I think it boils down to the economics of the family, doesn’t it? For Reshma’s family it was no longer important whether she sleeps with a man or a woman (if it was the latter, they’d just like her to keep quiet about it) as long as her income keeps supporting them all. As more and more young women enter the labour force and are able to generate their own income, more of the decision-making should shift to them. I think it’s a clever way to break the pull of filial piety for these young women. Years ago, I reported on a story from Satara (Maharashtra) where the district collector was offering money to young rural couples to delay their pregnancies, to stagger the population growth for that district. In the end, that particular district achieved their population goals. So I think it’s a clever idea, at least in the short term.
Of course, this does not mean that bigotry, casteism and classism are absent from the upper classes; if anything, these things are even more pronounced there. And a materialist approach to problem-solving will probably not work with them.

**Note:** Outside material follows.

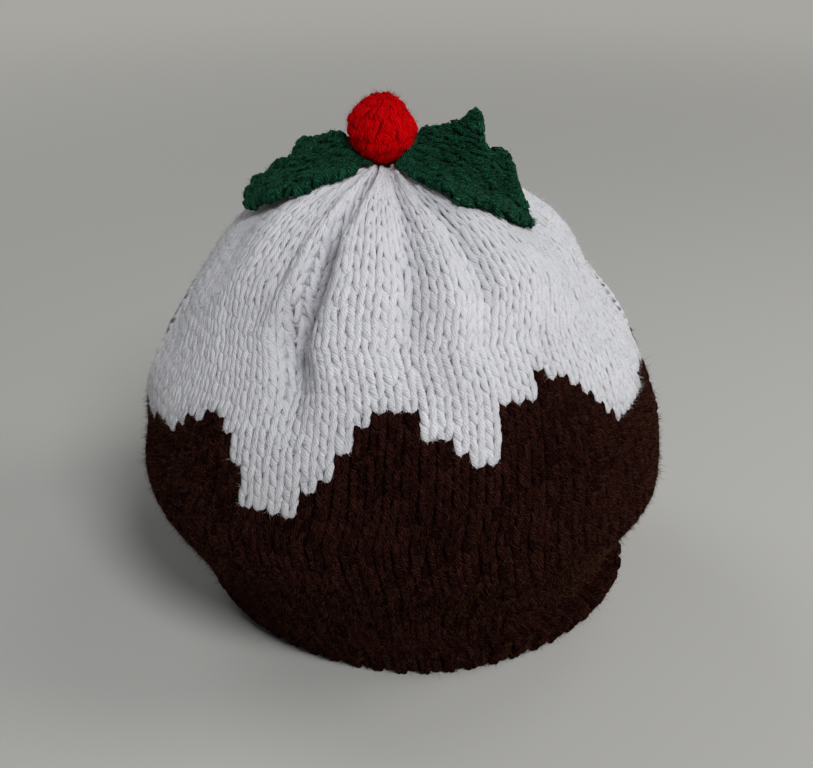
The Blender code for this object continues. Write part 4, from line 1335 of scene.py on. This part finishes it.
fuzz = {
    "pudding": (9000, 1.4, 4.6),  # hairs, least and most length
    "icing": (3000, 1.0, 3.2),
    "berry": (1500, 0.8, 3.0),
    "leaf": (1300, 0.8, 2.8),
    "pudding_down": (52000, 0.6, 2.2),
    "icing_down": (13000, 0.6, 2.1),
    "berry_down": (1500, 0.4, 1.3),
    "leaf_down": (3400, 0.5, 1.7),
    "leafShares": {"leaf_right": 1.0, "leaf_left": 0.6},  # of the leaves' hairs above
    "flatness": {"pudding_down": 0.0, "icing_down": 0.3, "berry_down": 0.3, "leaf_down": 0.6},
    "lifts": {  # least and most height of the roots over the cloth
        "panel": (-0.6, 0.3), "berry": (-0.4, 0.3), "berry_down": (-0.3, 0.3),
        "leaf": (0.4, 1.4), "leaf_down": (0.9, 1.6),
    },
    "panelSpots": 90000,  # places tried on each panel, fewer of them kept where it is narrow
    "fullWidth": 265.0,  # the panel's width at which all of them would be kept
    "rowMargins": (0.05, 0.5),  # rows left bare at the hem and at the top
    "columnShare": 0.78,  # of each wale's width, so that the grooves between wales stay open
    "besideRows": 0.9,  # how near the other colour lies for a hair to count as beside it
    "besideWales": 0.8,
    "besideShare": 1.0,  # of those beside it, how many are grown before the others
    "besideEvery": 4,  # one in so many of these is meant for a long hair, and the others for down
    "lean": (0.35, 1.0),  # how far a hair stands out of the cloth, to its swing and curl
    "swing": 0.85,
    "curl": 0.35,
    "bow": 0.12,
    "shortness": 1.6,  # the more, the fewer long hairs
    "rootDepth": 0.2,
    "halfWidth": 0.050,
    "middleWidth": 0.8,
    "nudge": (0.01, 0.0, 0.0),  # keeps a hair's lean from being parallel to its swing
    "downLean": (0.5, 1.4),
    "downSwing": 0.8,
    "downHalfWidth": 0.070,
    "downNudge": (0.013, 0.007, 0.0),  # keeps it from being parallel to the cloth's normal
    "seed": 77,
}
needleTurns = np.radians([90.0, 210.0, 330.0])  # hairs are three-sided needles


def needleRing(lean, toward):
    # the corners' directions around each needle
    side = unit(np.cross(lean, toward))
    other = np.cross(side, lean)
    cosines, sines = np.cos(needleTurns)[None, :, None], np.sin(needleTurns)[None, :, None]
    return side[:, None] * cosines + other[:, None] * sines


def makeNeedles(name, rows, triangles, quads, finish):
    # one needle for each hair: rows are its points, and the faces' corners count through them
    vertices = np.concatenate(rows, axis=1)
    start = (np.arange(len(vertices)) * vertices.shape[1])[:, None]
    vertices = vertices.reshape(-1, 3)
    vertices[:, 2] = np.maximum(vertices[:, 2], strands["offFloor"])
    faces = []
    for group in (triangles, quads):
        if group:
            faces.append(np.concatenate([start + np.array(corners)[None] for corners in group]))
    return makePiece(name, vertices, faces, [finish])


def makeDown(name, points, normals, least, most, finish, rng, flatness):
    # short straight hairs, which lie the closer to the cloth the nearer flatness is to 1
    count = len(points)
    outward = normals * rng.uniform(*fuzz["downLean"], (count, 1)) * (1.0 - flatness)
    lean = unit(outward + unit(rng.normal(0.0, 1.0, (count, 3))) * fuzz["downSwing"])
    tip = points + lean * rng.uniform(least, most, (count, 1))
    ring = needleRing(lean, normals + fuzz["downNudge"])
    rows = [points[:, None] + ring * fuzz["downHalfWidth"], tip[:, None]]
    return makeNeedles(name, rows, ((0, 1, 3), (1, 2, 3), (2, 0, 3)), (), finish)


def makeFuzz(name, points, normals, least, most, finish, rng):
    # loose hairs, each bent at its middle
    count = len(points)
    swing = unit(rng.normal(0.0, 1.0, (count, 3)))
    lean = unit(normals * rng.uniform(*fuzz["lean"], (count, 1)) + swing * fuzz["swing"])
    length = rng.uniform(0.0, 1.0, (count, 1)) ** fuzz["shortness"] * (most - least) + least
    curl = unit(rng.normal(0.0, 1.0, (count, 3))) * fuzz["curl"]
    middle = points + lean * length * 0.5 + curl * length * fuzz["bow"]
    tip = points + unit(lean + curl) * length
    ring = needleRing(lean, swing + fuzz["nudge"]) * fuzz["halfWidth"]
    low = points[:, None] - lean[:, None] * fuzz["rootDepth"] + ring
    rows = [low, middle[:, None] + ring * fuzz["middleWidth"], tip[:, None]]
    triangles = ((3, 4, 6), (4, 5, 6), (5, 3, 6), (2, 1, 0))
    quads = ((0, 1, 4, 3), (1, 2, 5, 4), (2, 0, 3, 5))
    return makeNeedles(name, rows, triangles, quads, finish)


def spotsOnPanel(panel, rng):
    # places for hairs, those beside the other colour at both ends of the list, so that they are all grown
    count = fuzz["panelSpots"]
    lowMargin, highMargin = fuzz["rowMargins"]
    wale = rng.uniform(0.0, knitting["wales"], count)
    row = rng.uniform(lowMargin, panel["rows"] - highMargin, count)
    width = np.interp(panelPlace(panel, wale, row)[1], panel["alongs"], panel["widths"])
    keep = rng.uniform(0.0, 1.0, count) < width / fuzz["fullWidth"]
    wale, row = wale[keep], row[keep]
    wale = np.floor(wale) + 0.5 + (wale % 1.0 - 0.5) * fuzz["columnShare"]
    white = isIcing(panel, np.floor(wale) + 0.5, np.floor(row) + 0.5)
    rows, wales = fuzz["besideRows"], fuzz["besideWales"]
    beside = np.zeros(len(wale), dtype=bool)
    for waleAt, rowAt in ((wale, row + rows), (wale, row - rows), (wale + wales, row), (wale - wales, row)):
        beside |= isIcing(panel, waleAt, rowAt) != white
    beside &= rng.uniform(0.0, 1.0, len(wale)) < fuzz["besideShare"]
    early = np.arange(len(wale)) % fuzz["besideEvery"] == 0
    order = np.argsort(np.where(beside, np.where(early, 0, 2), 1), kind="stable")
    lift = rng.uniform(*fuzz["lifts"]["panel"], len(wale))
    points, normals = panelSurface(panel)(wale[order], row[order], lift)
    return points, normals, white[order]


def spotsOnBerry(label, rng):
    count = fuzz[label][0]
    height = np.arccos(rng.uniform(-1.0, 1.0, count)) / math.pi
    wale = rng.uniform(0.0, berry["wales"], count)
    return berrySurface(wale, height * berry["rows"], rng.uniform(*fuzz["lifts"][label], count))


def spotsOnLeaf(label, name, surface, leaf, rng):
    count = int(fuzz[label][0] * fuzz["leafShares"][name])
    row = rng.uniform(0.0, leaf["length"] / leafKnit["rowPitch"], count)
    near, far = leafWidths(leaf, row)
    return surface(rng.uniform(-near, far), row, rng.uniform(*fuzz["lifts"][label], count))


def growFuzz():
    rng = np.random.default_rng(fuzz["seed"])
    spots = {label: [] for label in ("pudding", "icing", "pudding_down", "icing_down", "leaf", "leaf_down")}
    for panel in panels.values():
        points, normals, white = spotsOnPanel(panel, rng)
        for yarn, chosen in (("icing", white), ("pudding", ~white)):
            # long hairs are taken from the list's start and down from its end
            for label, step in ((yarn, 1), (yarn + "_down", -1)):
                amount = min(chosen.sum(), fuzz[label][0] // 2)
                spots[label].append([part[chosen][::step][:amount] for part in (points, normals)])

    def grow(label, *flatness):
        places = (np.concatenate(parts) for parts in zip(*spots[label]))
        yarn = label.split("_")[0]
        finish = finishes["leafDown" if label == "leaf_down" else yarn + "Fuzz"]
        make, name = (makeDown, label) if flatness else (makeFuzz, label + "_fuzz")
        make(name, *places, *fuzz[label][1:], finish, rng, *flatness)

    grow("pudding")
    grow("icing")
    spots["berry"] = [spotsOnBerry("berry", rng)]
    grow("berry")
    spots["berry_down"] = [spotsOnBerry("berry_down", rng)]
    for name, (surface, leaf) in zip(leaves, laidLeaves):
        for label in ("leaf", "leaf_down"):
            spots[label].append(spotsOnLeaf(label, name, surface, leaf, rng))
    for label, flatness in fuzz["flatness"].items():
        grow(label, flatness)
    grow("leaf")


growFuzz()
print("fuzz grown")


def makeFloor():
    reach = studio["floorReach"]
    corners = [(-reach, -reach, 0), (reach, -reach, 0), (reach, reach, 0), (-reach, reach, 0)]
    mesh = bpy.data.meshes.new("floor")
    mesh.from_pydata(corners, [], [(0, 1, 2, 3)])
    floor = bpy.data.objects.new("floor", mesh)
    bpy.context.scene.collection.objects.link(floor)
    material, tree, shader = startMaterial("floorFinish", studio["floorRoughness"])
    place = addNode(tree, "ShaderNodeTexCoord").outputs["Object"]
    distance = addNode(tree, "ShaderNodeVectorMath", {0: place}, operation="LENGTH").outputs["Value"]
    fadesFrom, fadesTo = studio["floorFades"]
    fades = {0: distance, 1: fadesFrom, 2: fadesTo}
    far = addNode(tree, "ShaderNodeMapRange", fades, interpolation_type="SMOOTHSTEP").outputs[0]
    black, pale, wall = (0.0, 0.0, 0.0, 1.0), (*studio["floorColour"], 1.0), (*studio["wallColour"], 1.0)
    tree.links.new(blendColours(tree, far, pale, black), shader.inputs["Base Color"])
    tree.links.new(blendColours(tree, far, black, wall), shader.inputs["Emission Color"])
    shader.inputs["Emission Strength"].default_value = 1.0
    shader.inputs["Specular IOR Level"].default_value = 0.0
    mesh.materials.append(material)
    return floor


makeFloor()
for side in panels:
    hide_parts(side + "_panel")
    flatSize = tuple(size * mm for size in cloth["flatSize"])
    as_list(stitches[side])
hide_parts("berry")
print("floor laid, and the cosy's nodes replaced")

The role of khap panchayats (and similar rural bodies) is a major one when it comes to enforcing endogamy across this country. And this is an issue that cuts across political lines: as you mention in the book, any legislation seeking to curtail their power simply does not find political backers, from either side of the aisle. Outside of the Supreme Court judgment, did you observe any pressure being exerted on these organisations, any pushback at all?
While reporting for this book one of the interesting things I realised was that we are a culture that operates on two different planes. There are legal, official structures in society that tell you about your rights and the frameworks in place to protect those rights. But then there’s also this invisible system of morality and tradition that tells you the opposite thing, so there’s this constant push and pull between these two. The reason that this happens is that we are not an individualist society like the West. Each of us derives our value from the societal groups we belong to and there are hierarchical forces (like the khap panchayats) that make sure that some groups remain more powerful than others, that ‘peaceful equilibrium’ goes on and on.
One of the things that destabilises the khap panchayats of the world is when young people go against the collective will and follow their hearts, to marry someone other than who their families, their communities, had told them to marry. Generally speaking, it’s very difficult to express any opposition to khap panchayats, they are extraordinarily powerful. Neetu and Dawinder, for example, belonged to the same village and for Dawinder’s family, life in the village became impossible beyond a point.
The book begins and ends with two short scenes involving your mother and her own marriage, which did not have her parents’ approval and ended after 11 years. Could you take our readers through this writerly choice? Was this ‘bookending’ effect present from day one or was it something that suggested itself in later drafts?
Those two passages were actually the last things I wrote in this book, after I had the rest of the manuscript ready. My editor really encouraged me to think about why this was a book that I needed to write and why the subject had drawn me in the first place. At the time, I had just given birth to my son and my mother was staying with us to help out with the baby. I realised that I was doing this book probably because this was a question that had followed me throughout my childhood: why don’t I look like the people I live with? I had always been told that I look like my father, who I had never met. I had stumbled upon his old photograph after my mother had decided to take me to his parents’ place.
I dug up this old essay I had written in college (2012, I think) when we had been asked to write about someone who was no longer present in our lives. There was a lot of rawness to that essay and so I had to work on that aspect. I used a version of one part for the Introduction to this book and another part for the Afterword.